Vancouver: At a time when Canada is battling with shortage of physicians,  Canadian Medical Association (CMA) and Canadian Federation of Independent Business (CFIB) in their survey have found that  physicians are wasting  long time on paper work.

As per survey,  Physicians in  Canada spend an average of nine hours per week, or nearly one-fifth of their total working time, on administrative tasks, amounting to about 42.7 million hours per year nationwide. Of this time, respondents estimate that 47% is spent on unnecessary tasks, representing approximately 19.8 million hours. This unnecessary time is equivalent to the work of 9,093 full-time physicians, or about 9% of Canada’s active physician workforce.

“Health care challenges, such as long wait times, emergency department closures, and staffing shortages, affect everyone, including family doctors that own practices. Doctors are spending too much time on work that could be eliminated entirely or done by someone else. Cutting red tape isn’t optional anymore, it’s a critical solution we can’t afford to ignore,” said Corinne Pohlmann, CFIB executive vice-president of advocacy.
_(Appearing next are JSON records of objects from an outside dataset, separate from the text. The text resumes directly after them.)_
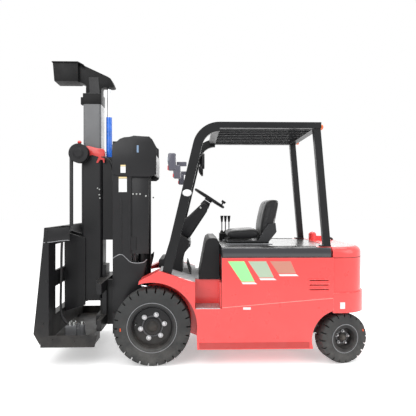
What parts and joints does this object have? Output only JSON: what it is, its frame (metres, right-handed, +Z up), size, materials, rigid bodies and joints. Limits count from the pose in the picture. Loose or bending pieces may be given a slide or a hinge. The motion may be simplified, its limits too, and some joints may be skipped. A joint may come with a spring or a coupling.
{
  "type": "electric forklift",
  "caption": "Red electric forklift with an overhead guard and a mast, and a tall column and wide platform frame on its carriage",
  "frame": {"origin": "centre of the bounding box, on the floor under the wheels", "axes": "X from nose to tail, Y from the truck's left side to its right side, Z up"},
  "size_m": [3.1, 1.2114, 2.93],
  "materials": {
    "body_red": "semi gloss red paint",
    "frame_black": "satin black paint",
    "plastic_black": "grained black plastic",
    "seat_vinyl": "soft grained vinyl",
    "tyre_rubber": "matt rubber",
    "hose_rubber": "satin rubber",
    "bare_steel": "machined steel",
    "rod_chrome": "polished",
    "column_grey": "satin grey paint",
    "floor_grey": "ribbed mat",
    "lamp_amber": "clear gloss",
    "wrap_blue": "protective wrap"
  },
  "bodies": {
    "chassis": {"chassis_frame": "body_red", "front_fenders": "body_red", "floor_plate": "floor_grey", "step_treads": "bare_steel", "drive_axle": "frame_black", "mast_hangers": "frame_black", "battery": "plastic_black", "side_panel_left": "body_red", "side_panel_right": "body_red", "seat_apron": "plastic_black", "counterweight": "body_red", "rear_grille": "plastic_black", "steer_axle": "frame_black", "overhead_guard": "frame_black", "head_lamps": "plastic_black", "mirrors": "plastic_black", "rear_lamps": "lamp_amber", "cowl": "plastic_black", "steering_column": "plastic_black", "pedals": "plastic_black", "battery_plug": "body_red"},
    "hood": {"hood": "plastic_black", "seat_base": "plastic_black", "seat_cushion": "seat_vinyl", "seat_back": "seat_vinyl", "control_levers": "plastic_black"},
    "steering_wheel": {"steering_wheel": "plastic_black"},
    "mast": {"outer_mast": "frame_black", "lift_barrels": "frame_black", "anchor_chains": "bare_steel"},
    "inner_mast": {"inner_mast": "frame_black", "lift_rods": "rod_chrome", "chain_pulleys": "bare_steel", "lift_chains": "bare_steel"},
    "carriage": {"carriage": "frame_black", "outer_column": "frame_black", "hose_tray": "frame_black", "hose_reel": "plastic_black", "reel_bracket": "body_red", "reel_hose": "hose_rubber", "column_ram": "wrap_blue"},
    "platform": {"platform_frame": "frame_black", "valve_block": "bare_steel"},
    "inner_column": {"inner_column": "column_grey", "top_arm": "frame_black", "ram_rod": "rod_chrome"},
    "tilt_barrel_left": {"tilt_barrel_left": "frame_black"},
    "tilt_barrel_right": {"tilt_barrel_right": "frame_black"},
    "tilt_rod_left": {"tilt_rod_left": "rod_chrome"},
    "tilt_rod_right": {"tilt_rod_right": "rod_chrome"},
    "knuckle_left": {"knuckle_left": "frame_black"},
    "knuckle_right": {"knuckle_right": "frame_black"},
    "front_wheel_left": {"front_tyre_left": "tyre_rubber", "front_rim_left": "frame_black"},
    "front_wheel_right": {"front_tyre_right": "tyre_rubber", "front_rim_right": "frame_black"},
    "rear_wheel_left": {"rear_tyre_left": "tyre_rubber", "rear_rim_left": "frame_black"},
    "rear_wheel_right": {"rear_tyre_right": "tyre_rubber", "rear_rim_right": "frame_black"}
  },
  "joints": [
    {"name": "mast_tilt", "type": "hinge", "parent": "chassis", "child": "mast", "pos_m": [-0.6, 0, 0.3], "axis": [0, 1, 0], "range_deg": [-6, 8]},
    {"name": "mast_lift", "type": "slide", "parent": "mast", "child": "inner_mast", "axis": [0, 0, 1], "range_m": [0, 1.35], "deforming": ["anchor_chains"]},
    {"name": "carriage_lift", "type": "slide", "parent": "inner_mast", "child": "carriage", "axis": [0, 0, 1], "range_m": [0, 1.35], "deforming": ["lift_chains"]},
    {"name": "column_extend", "type": "slide", "parent": "carriage", "child": "inner_column", "axis": [0, 0, 1], "range_m": [-0.26, 0.4]},
    {"name": "platform_lift", "type": "slide", "parent": "carriage", "child": "platform", "axis": [0, 0, 1], "range_m": [0, 0.28], "deforming": ["reel_hose"]},
    {"name": "hood_open", "type": "hinge", "parent": "chassis", "child": "hood", "pos_m": [1.19, 0, 1.075], "axis": [0, 1, 0], "range_deg": [0, 50]},
    {"name": "steering_turn", "type": "hinge", "parent": "chassis", "child": "steering_wheel", "pos_m": [0.08, 0, 1.54], "axis": [0.5446, 0, 0.8387], "continuous": true},
    {"name": "front_wheel_left_spin", "type": "hinge", "parent": "chassis", "child": "front_wheel_left", "pos_m": [-0.46, -0.486, 0.353], "axis": [0, 1, 0], "continuous": true},
    {"name": "steer_left", "type": "hinge", "parent": "chassis", "child": "knuckle_left", "pos_m": [1.28, -0.38, 0.231], "axis": [0, 0, 1], "range_deg": [-78, 52]},
    {"name": "rear_wheel_left_spin", "type": "hinge", "parent": "knuckle_left", "child": "rear_wheel_left", "pos_m": [1.3025, -0.47744, 0.231], "axis": [-0.225, 0.9744, 0], "continuous": true},
    {"name": "tilt_barrel_left_swing", "type": "hinge", "parent": "chassis", "child": "tilt_barrel_left", "pos_m": [-0.088, -0.306, 0.56], "axis": [0, 1, 0], "range_deg": [-1.5, 2]},
    {"name": "tilt_rod_left_slide", "type": "slide", "parent": "tilt_barrel_left", "child": "tilt_rod_left", "axis": [-0.973, 0, 0.2308], "range_m": [-0.054, 0.041]},
    {"name": "front_wheel_right_spin", "type": "hinge", "parent": "chassis", "child": "front_wheel_right", "pos_m": [-0.46, 0.486, 0.353], "axis": [0, 1, 0], "continuous": true},
    {"name": "steer_right", "type": "hinge", "parent": "chassis", "child": "knuckle_right", "pos_m": [1.28, 0.38, 0.231], "axis": [0, 0, 1], "range_deg": [-78, 52]},
    {"name": "rear_wheel_right_spin", "type": "hinge", "parent": "knuckle_right", "child": "rear_wheel_right", "pos_m": [1.2575, 0.47744, 0.231], "axis": [-0.225, 0.9744, 0], "continuous": true},
    {"name": "tilt_barrel_right_swing", "type": "hinge", "parent": "chassis", "child": "tilt_barrel_right", "pos_m": [-0.088, 0.306, 0.56], "axis": [0, 1, 0], "range_deg": [-1.5, 2]},
    {"name": "tilt_rod_right_slide", "type": "slide", "parent": "tilt_barrel_right", "child": "tilt_rod_right", "axis": [-0.973, 0, 0.2308], "range_m": [-0.054, 0.041]}
  ],
  "couplings": [
    {"joint": "carriage_lift", "follows": "mast_lift", "ratio": 1},
    {"joint": "steer_right", "follows": "steer_left", "ratio": 1},
    {"joint": "tilt_barrel_left_swing", "follows": "mast_tilt", "ratio": 0.215},
    {"joint": "tilt_rod_left_slide", "follows": "mast_tilt", "m_per_rad": -0.372},
    {"joint": "tilt_barrel_right_swing", "follows": "mast_tilt", "ratio": 0.215},
    {"joint": "tilt_rod_right_slide", "follows": "mast_tilt", "m_per_rad": -0.372}
  ]
}
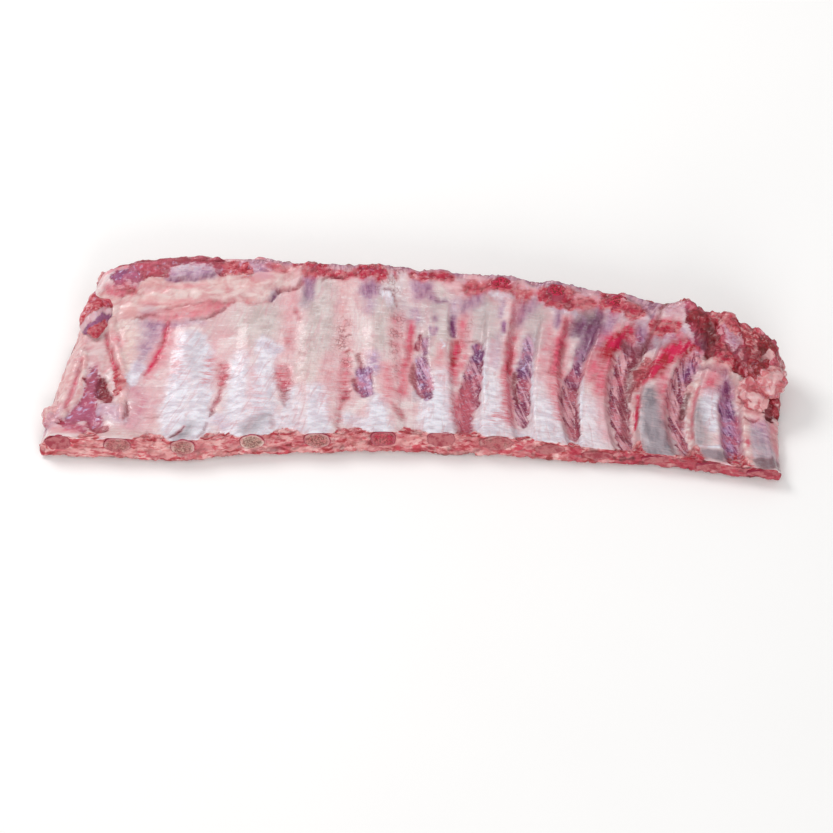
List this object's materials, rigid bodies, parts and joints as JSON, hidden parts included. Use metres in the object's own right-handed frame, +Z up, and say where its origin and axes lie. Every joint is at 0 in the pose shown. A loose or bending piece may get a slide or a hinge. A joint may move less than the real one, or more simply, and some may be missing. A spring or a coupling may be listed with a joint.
{
  "type": "beef back rib rack",
  "caption": "Raw rack of beef back ribs lying bone side up: a long, gently curved slab of fat, membrane and lean with rib bones sawn off along one long edge.",
  "frame": {"origin": "on the table, under the middle of the rack's bounding box", "axes": "+X along the rack from its loin end to its neck end, +Y from the sawn rib ends to the chine side, +Z up out of the bone side"},
  "size_m": [0.7442, 0.2438, 0.0669],
  "materials": {
    "meat": "satin",
    "bone": "satin"
  },
  "bodies": {
    "root": {"rack_meat": "meat", "rib_bone_01": "bone", "rib_bone_02": "bone", "rib_bone_03": "bone", "rib_bone_04": "bone", "rib_bone_05": "bone", "rib_bone_06": "bone", "rib_bone_07": "bone", "rib_bone_08": "bone", "rib_bone_09": "bone", "rib_bone_10": "bone", "rib_bone_11": "bone", "rib_bone_12": "bone", "rib_bone_13": "bone"}
  },
  "joints": []
}
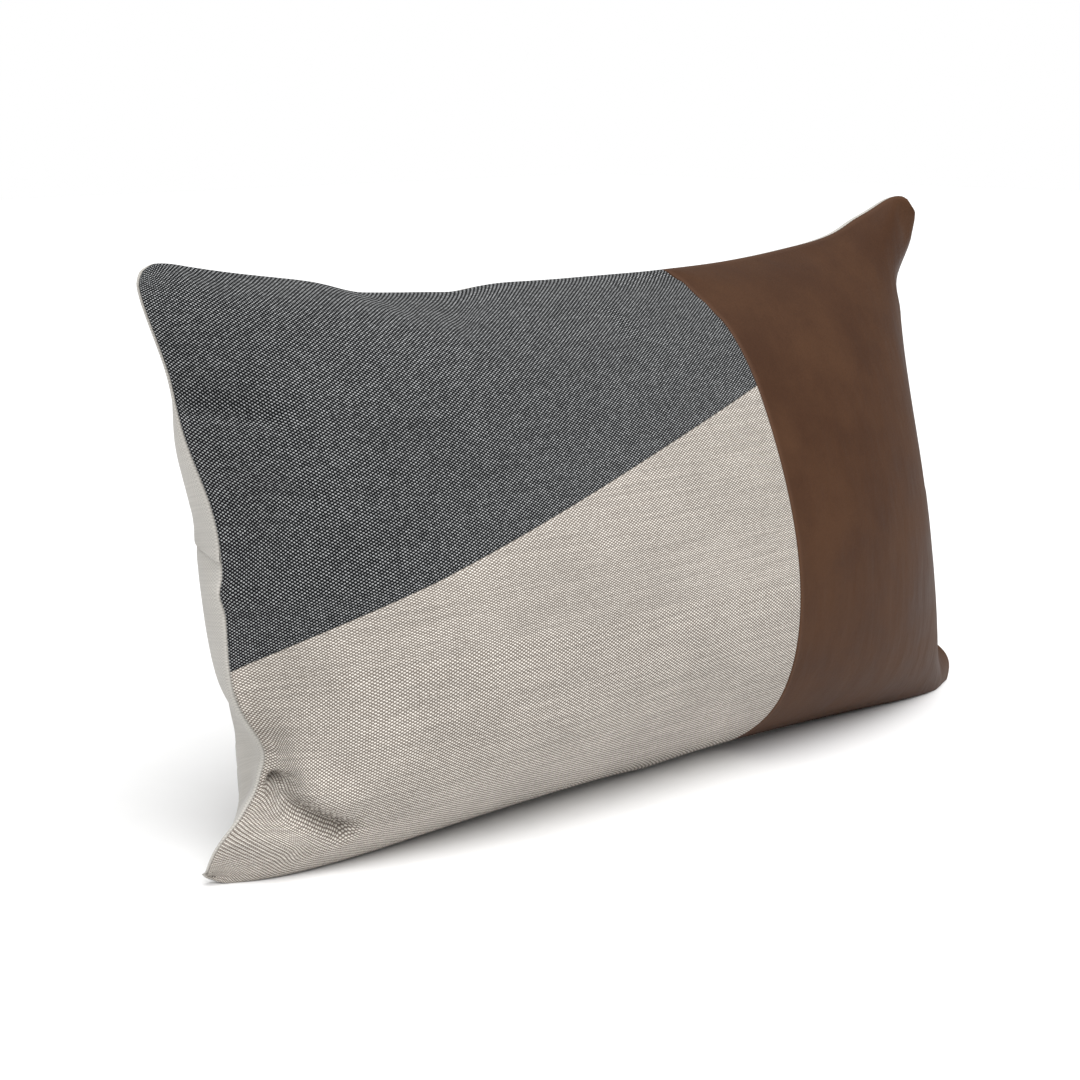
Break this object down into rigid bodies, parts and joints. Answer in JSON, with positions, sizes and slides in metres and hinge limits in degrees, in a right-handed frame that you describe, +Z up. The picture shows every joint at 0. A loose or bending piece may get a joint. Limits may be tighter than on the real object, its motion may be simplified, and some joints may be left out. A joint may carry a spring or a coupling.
{
  "type": "throw pillow",
  "caption": "Stuffed lumbar throw pillow with a canvas and leather panelled front, a plain back with a zip, and a removable fibre-filled insert.",
  "frame": {"origin": "bottom centre of the pillow's box, on the surface it stands on", "axes": "+Z up, +X along the long side to the right as seen from the front, +Y towards the back; the panelled front faces -Y and the pillow leans back about 10 degrees"},
  "size_m": [0.6074, 0.1756, 0.3224],
  "materials": {
    "charcoal_canvas": "coarse half-panama canvas, black yarns crossed by white ones, matt",
    "cream_canvas": "coarse canvas in oatmeal, cream yarns over greige ones, matt",
    "brown_leather": "smooth dark brown leather with a fine grain and a soft satin shine",
    "back_cloth": "fine plain weave in pale greige, matt",
    "thread": "spun polyester sewing thread, greige",
    "zip_tape": "woven polyester tape, greige",
    "zip_nylon": "nylon coil teeth, greige, slight sheen",
    "zip_metal": "nickel-plated zinc, satin",
    "casing_cloth": "white non-woven casing",
    "fibre": "white polyester fibre filling",
    "label_cloth": "blank white satin label"
  },
  "bodies": {
    "pillow": {"front_charcoal_panel": "charcoal_canvas", "front_cream_panel": "cream_canvas", "front_leather_panel": "brown_leather", "back_upper_panel": "back_cloth", "back_lower_panel": "back_cloth", "charcoal_cream_seam_thread": "thread", "leather_seam_thread": "thread", "rim_seam_thread": "thread", "zip_lap_topstitch": "thread", "zip_lower_topstitch": "thread", "zip_upper_tape": "zip_tape", "zip_lower_tape": "zip_tape", "zip_upper_teeth": "zip_nylon", "zip_lower_teeth": "zip_nylon", "zip_bottom_stop": "zip_metal", "zip_top_stop_upper": "zip_metal", "zip_top_stop_lower": "zip_metal", "insert_front_casing": "casing_cloth", "insert_back_casing": "casing_cloth", "insert_rim_seam_thread": "thread", "insert_closing_stitch": "thread", "fibre_fill": "fibre", "care_label": "label_cloth"},
    "slider": {"zip_slider": "zip_metal"},
    "pull_tab": {"zip_pull_tab": "zip_metal"}
  },
  "joints": [
    {"name": "slider_travel", "type": "hinge", "parent": "pillow", "child": "slider", "pos_m": [0.0045, -1.25656, 0.02673], "axis": [0, -0.1027, 0.9947], "range_deg": [0, 14.08]},
    {"name": "pull_tab_swing", "type": "hinge", "parent": "slider", "child": "pull_tab", "pos_m": [0.17027, 0.07835, 0.16453], "axis": [0, 0.1027, -0.9947], "range_deg": [0, 175]}
  ]
}
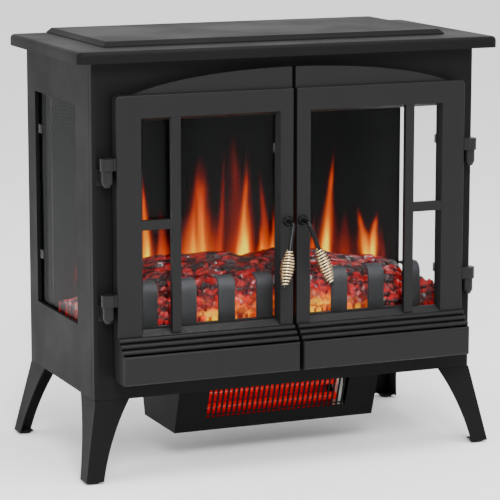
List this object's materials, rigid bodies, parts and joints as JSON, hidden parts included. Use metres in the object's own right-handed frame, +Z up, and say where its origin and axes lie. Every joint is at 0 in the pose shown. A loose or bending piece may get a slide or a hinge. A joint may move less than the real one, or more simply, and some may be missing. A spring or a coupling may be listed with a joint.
{
  "type": "electric fireplace stove",
  "caption": "Free-standing electric stove with glazed double doors, side windows, glowing log set, flame screen and a fan heater slung below.",
  "frame": {"origin": "on the floor under the middle of the overall box", "axes": "+X to the right seen from the front, +Y to the back, +Z up"},
  "size_m": [0.61, 0.3679, 0.5825],
  "materials": {
    "black_enamel": "satin black heat-proof enamel",
    "steel_sheet": "plain galvanised sheet",
    "door_black": "satin black moulding",
    "hinge_black": "satin black casting",
    "handle_black": "gloss black rod",
    "brass_coil": "polished wound wire",
    "zinc_fasteners": "zinc plated",
    "clear_glass": "clear toughened",
    "black_plastic": "fine matt",
    "gloss_black": "gloss",
    "magnet_black": "sintered magnet",
    "ember_resin": "translucent glowing resin",
    "grate_iron": "satin charcoal",
    "firebox_black": "matt black",
    "smoked_acrylic": "smoked diffusing sheet",
    "circuit_board": "circuit board",
    "bright_foil": "bright reflective",
    "motor_steel": "plated can",
    "heater_black": "satin black",
    "quartz_glass": "clear quartz",
    "ceramic": "unglazed ceramic",
    "wheel_aluminium": "pressed blades",
    "leg_black": "satin black",
    "rubber": "matt"
  },
  "bodies": {
    "case": {"top_panel": "black_enamel", "top_deck": "steel_sheet", "front_panel": "black_enamel", "side_panel_right": "black_enamel", "side_panel_left": "black_enamel", "side_glass_right": "clear_glass", "side_glass_left": "clear_glass", "side_glass_clips": "steel_sheet", "back_panel": "black_enamel", "base_pan": "steel_sheet", "case_screws": "zinc_fasteners", "cord_gland": "black_plastic", "hinge_knuckles": "hinge_black", "hinge_pins": "zinc_fasteners", "magnet_catches": "magnet_black", "log_rear": "ember_resin", "log_left": "ember_resin", "log_right": "ember_resin", "log_center": "ember_resin", "ember_bed": "ember_resin", "grate": "grate_iron", "firebox_floor": "firebox_black", "firebox_ceiling": "firebox_black", "flame_screen": "smoked_acrylic", "light_boards": "circuit_board", "flicker_motor": "motor_steel", "rod_bearing": "black_plastic", "heater_housing": "heater_black", "heater_front": "heater_black", "quartz_tubes": "quartz_glass", "tube_holders": "ceramic", "heat_reflector": "bright_foil", "thermal_cutout": "ceramic", "blower_motor": "motor_steel", "control_panel": "black_plastic", "control_board": "circuit_board", "leg_front_right": "leg_black", "leg_front_left": "leg_black", "leg_rear_right": "leg_black", "leg_rear_left": "leg_black", "foot_pads": "rubber"},
    "door_left": {"door_frame_left": "door_black", "door_glass_left": "clear_glass", "door_glass_clips_left": "steel_sheet", "hinge_lugs_left": "hinge_black", "handle_rod_left": "handle_black", "handle_coil_left": "brass_coil", "handle_fixings_left": "handle_black"},
    "door_right": {"door_frame_right": "door_black", "door_glass_right": "clear_glass", "door_glass_clips_right": "steel_sheet", "hinge_lugs_right": "hinge_black", "handle_rod_right": "handle_black", "handle_coil_right": "brass_coil", "handle_fixings_right": "handle_black"},
    "flicker_rod": {"flicker_rod": "bright_foil"},
    "blower_wheel": {"blower_wheel": "wheel_aluminium"},
    "power_switch": {"power_switch": "gloss_black"},
    "button_flame": {"button_flame": "gloss_black"},
    "button_heat": {"button_heat": "gloss_black"}
  },
  "joints": [
    {"name": "left_door_hinge", "type": "hinge", "parent": "case", "child": "door_left", "pos_m": [-0.2655, -0.1311, 0.33], "axis": [0, 0, -1], "range_deg": [0, 120]},
    {"name": "right_door_hinge", "type": "hinge", "parent": "case", "child": "door_right", "pos_m": [0.2655, -0.1311, 0.33], "axis": [0, 0, 1], "range_deg": [0, 120]},
    {"name": "flicker_rod_spin", "type": "hinge", "parent": "case", "child": "flicker_rod", "pos_m": [0, 0.1269, 0.214], "axis": [1, 0, 0], "continuous": true},
    {"name": "blower_wheel_spin", "type": "hinge", "parent": "case", "child": "blower_wheel", "pos_m": [0, 0.0149, 0.076], "axis": [1, 0, 0], "continuous": true},
    {"name": "power_switch_rock", "type": "hinge", "parent": "case", "child": "power_switch", "pos_m": [0.112, -0.1111, 0.162], "axis": [-1, 0, 0], "range_deg": [0, 20]},
    {"name": "flame_button_press", "type": "slide", "parent": "case", "child": "button_flame", "axis": [0, 1, 0], "range_m": [0, 0.0015], "stiffness_N_per_m": 300, "springref_m": -0.001},
    {"name": "heat_button_press", "type": "slide", "parent": "case", "child": "button_heat", "axis": [0, 1, 0], "range_m": [0, 0.0015], "stiffness_N_per_m": 300, "springref_m": -0.001}
  ]
}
Eliminating the 20 million hours of unnecessary paperwork and administrative tasks,  doctors face annually would free up the equivalent of 9,000 full time physicians, according to Losing doctors to desk work: Canadian physicians lose 20 million hours each year to red tape Opens survey.  The findings were released today as part of CFIB’s 17th annual Red Tape Awareness Week.

Most physicians (85%) said unnecessary work stems mainly from health-system processes, insurance companies (76%), government forms (59%), pharmacies (58%), and electronic record systems (51%). The most demanding tasks include insurance paperwork, referrals and test requisitions, and electronic documentation. The Disability Tax Credit, private insurance forms, and Canada Pension Plan Disability are among the most time-consuming forms.

The impact goes beyond lost time. Almost all (93%) of doctors say it disrupts work-life balance, 95% feel less fulfilled professionally, while 90% link it to burnout. More than half plan to cut their hours because of administrative burden, and 25% are even considering early retirement.

For individual doctors that means reclaiming up to 199 hours a year, more than a full month of working time.

If the administrative burden on physicians is reduced,  most doctors (79%) would reinvest the freed-up time to improve their work-life balance, 44% would spend more time with existing patients, and 43% would take on new ones , a strong majority (72%) support eliminating some administrative tasks and better system integration, particularly through the interoperability of patient care records (71%), Other top recommendations include simplifying insurer processes, delegating duties to other health professionals, and providing protected, paid administrative time and  Artificial Intelligence (AI) is another potential solution to save time and free up resources, with 28% of physicians currently using at least one AI scribe tool and another 42% expressing interest.

“Reducing paperwork would ease stress and give doctors more time for quality patient care, professional growth and personal well-being. Even small cuts to the physician administrative burden can make a big difference for millions of Canadians,” said Keyli Loeppky, CFIB director of interprovincial affairs.